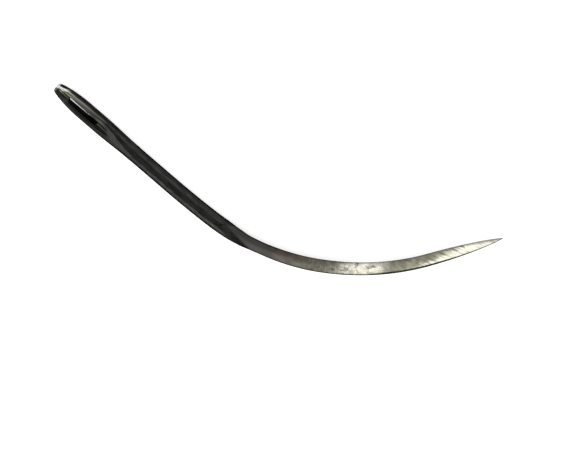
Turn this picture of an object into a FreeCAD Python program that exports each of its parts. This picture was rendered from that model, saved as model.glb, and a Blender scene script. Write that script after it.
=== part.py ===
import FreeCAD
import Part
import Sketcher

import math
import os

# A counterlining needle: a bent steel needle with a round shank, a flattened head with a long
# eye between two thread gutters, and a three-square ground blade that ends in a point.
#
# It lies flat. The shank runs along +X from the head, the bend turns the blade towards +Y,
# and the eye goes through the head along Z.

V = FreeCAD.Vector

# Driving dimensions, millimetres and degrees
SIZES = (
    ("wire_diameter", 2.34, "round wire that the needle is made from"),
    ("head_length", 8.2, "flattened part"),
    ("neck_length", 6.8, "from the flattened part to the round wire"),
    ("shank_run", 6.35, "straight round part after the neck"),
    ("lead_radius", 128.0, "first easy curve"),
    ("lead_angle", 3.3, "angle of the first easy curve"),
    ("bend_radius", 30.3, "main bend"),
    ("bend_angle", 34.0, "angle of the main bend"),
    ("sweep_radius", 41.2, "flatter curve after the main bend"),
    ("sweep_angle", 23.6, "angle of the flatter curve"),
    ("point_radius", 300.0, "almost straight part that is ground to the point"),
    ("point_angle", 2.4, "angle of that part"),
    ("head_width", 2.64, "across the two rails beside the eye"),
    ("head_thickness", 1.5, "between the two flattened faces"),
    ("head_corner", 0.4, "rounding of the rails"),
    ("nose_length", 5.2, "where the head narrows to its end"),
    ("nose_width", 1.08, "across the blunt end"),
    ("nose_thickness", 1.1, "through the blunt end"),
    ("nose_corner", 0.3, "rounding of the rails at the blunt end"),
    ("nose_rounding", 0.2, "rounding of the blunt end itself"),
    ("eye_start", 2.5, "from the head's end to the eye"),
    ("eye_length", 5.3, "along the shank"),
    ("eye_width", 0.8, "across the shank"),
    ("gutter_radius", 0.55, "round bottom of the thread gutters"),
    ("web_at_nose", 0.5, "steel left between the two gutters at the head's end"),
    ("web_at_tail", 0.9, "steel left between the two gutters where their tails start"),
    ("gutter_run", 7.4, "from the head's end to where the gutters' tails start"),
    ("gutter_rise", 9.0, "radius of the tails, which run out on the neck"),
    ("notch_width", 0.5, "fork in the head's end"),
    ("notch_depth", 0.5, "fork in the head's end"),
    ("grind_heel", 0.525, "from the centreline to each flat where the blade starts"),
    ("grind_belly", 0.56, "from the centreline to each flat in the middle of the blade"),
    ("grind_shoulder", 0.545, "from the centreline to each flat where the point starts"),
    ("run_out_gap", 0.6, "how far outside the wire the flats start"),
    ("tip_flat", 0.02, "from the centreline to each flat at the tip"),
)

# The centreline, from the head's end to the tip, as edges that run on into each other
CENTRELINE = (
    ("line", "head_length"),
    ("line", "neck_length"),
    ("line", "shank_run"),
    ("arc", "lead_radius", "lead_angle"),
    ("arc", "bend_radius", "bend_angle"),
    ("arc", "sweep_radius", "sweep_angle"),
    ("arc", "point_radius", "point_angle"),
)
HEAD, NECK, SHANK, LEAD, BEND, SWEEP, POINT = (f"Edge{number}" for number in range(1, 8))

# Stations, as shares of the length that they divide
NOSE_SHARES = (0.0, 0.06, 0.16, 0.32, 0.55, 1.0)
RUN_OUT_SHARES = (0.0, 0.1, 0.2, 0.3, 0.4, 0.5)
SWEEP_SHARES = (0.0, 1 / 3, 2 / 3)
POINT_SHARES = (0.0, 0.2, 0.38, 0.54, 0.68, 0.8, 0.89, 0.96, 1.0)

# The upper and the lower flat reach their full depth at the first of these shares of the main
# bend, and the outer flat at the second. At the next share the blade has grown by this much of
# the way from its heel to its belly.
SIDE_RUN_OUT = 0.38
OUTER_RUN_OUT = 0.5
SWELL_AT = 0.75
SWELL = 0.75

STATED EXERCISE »
Go through the listing above and restate it word for word.

PROBLEM SOLUTION »
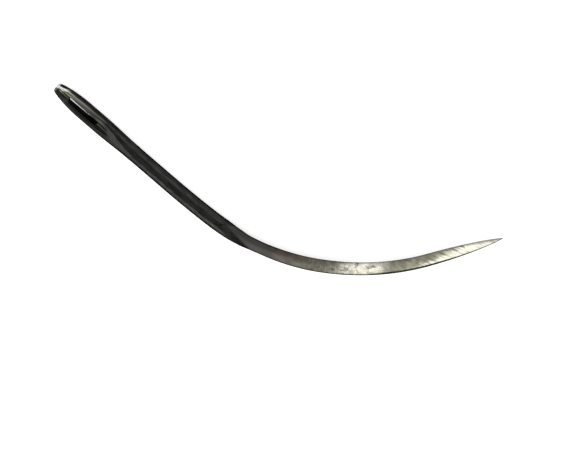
Turn this picture of an object into a FreeCAD Python program that exports each of its parts. This picture was rendered from that model, saved as model.glb, and a Blender scene script. Write that script after it.
=== part.py ===
import FreeCAD
import Part
import Sketcher

import math
import os

# A counterlining needle: a bent steel needle with a round shank, a flattened head with a long
# eye between two thread gutters, and a three-square ground blade that ends in a point.
#
# It lies flat. The shank runs along +X from the head, the bend turns the blade towards +Y,
# and the eye goes through the head along Z.

V = FreeCAD.Vector

# Driving dimensions, millimetres and degrees
SIZES = (
    ("wire_diameter", 2.34, "round wire that the needle is made from"),
    ("head_length", 8.2, "flattened part"),
    ("neck_length", 6.8, "from the flattened part to the round wire"),
    ("shank_run", 6.35, "straight round part after the neck"),
    ("lead_radius", 128.0, "first easy curve"),
    ("lead_angle", 3.3, "angle of the first easy curve"),
    ("bend_radius", 30.3, "main bend"),
    ("bend_angle", 34.0, "angle of the main bend"),
    ("sweep_radius", 41.2, "flatter curve after the main bend"),
    ("sweep_angle", 23.6, "angle of the flatter curve"),
    ("point_radius", 300.0, "almost straight part that is ground to the point"),
    ("point_angle", 2.4, "angle of that part"),
    ("head_width", 2.64, "across the two rails beside the eye"),
    ("head_thickness", 1.5, "between the two flattened faces"),
    ("head_corner", 0.4, "rounding of the rails"),
    ("nose_length", 5.2, "where the head narrows to its end"),
    ("nose_width", 1.08, "across the blunt end"),
    ("nose_thickness", 1.1, "through the blunt end"),
    ("nose_corner", 0.3, "rounding of the rails at the blunt end"),
    ("nose_rounding", 0.2, "rounding of the blunt end itself"),
    ("eye_start", 2.5, "from the head's end to the eye"),
    ("eye_length", 5.3, "along the shank"),
    ("eye_width", 0.8, "across the shank"),
    ("gutter_radius", 0.55, "round bottom of the thread gutters"),
    ("web_at_nose", 0.5, "steel left between the two gutters at the head's end"),
    ("web_at_tail", 0.9, "steel left between the two gutters where their tails start"),
    ("gutter_run", 7.4, "from the head's end to where the gutters' tails start"),
    ("gutter_rise", 9.0, "radius of the tails, which run out on the neck"),
    ("notch_width", 0.5, "fork in the head's end"),
    ("notch_depth", 0.5, "fork in the head's end"),
    ("grind_heel", 0.525, "from the centreline to each flat where the blade starts"),
    ("grind_belly", 0.56, "from the centreline to each flat in the middle of the blade"),
    ("grind_shoulder", 0.545, "from the centreline to each flat where the point starts"),
    ("run_out_gap", 0.6, "how far outside the wire the flats start"),
    ("tip_flat", 0.02, "from the centreline to each flat at the tip"),
)

# The centreline, from the head's end to the tip, as edges that run on into each other
CENTRELINE = (
    ("line", "head_length"),
    ("line", "neck_length"),
    ("line", "shank_run"),
    ("arc", "lead_radius", "lead_angle"),
    ("arc", "bend_radius", "bend_angle"),
    ("arc", "sweep_radius", "sweep_angle"),
    ("arc", "point_radius", "point_angle"),
)
HEAD, NECK, SHANK, LEAD, BEND, SWEEP, POINT = (f"Edge{number}" for number in range(1, 8))

# Stations, as shares of the length that they divide
NOSE_SHARES = (0.0, 0.06, 0.16, 0.32, 0.55, 1.0)
RUN_OUT_SHARES = (0.0, 0.1, 0.2, 0.3, 0.4, 0.5)
SWEEP_SHARES = (0.0, 1 / 3, 2 / 3)
POINT_SHARES = (0.0, 0.2, 0.38, 0.54, 0.68, 0.8, 0.89, 0.96, 1.0)

# The upper and the lower flat reach their full depth at the first of these shares of the main
# bend, and the outer flat at the second. At the next share the blade has grown by this much of
# the way from its heel to its belly.
SIDE_RUN_OUT = 0.38
OUTER_RUN_OUT = 0.5
SWELL_AT = 0.75
SWELL = 0.75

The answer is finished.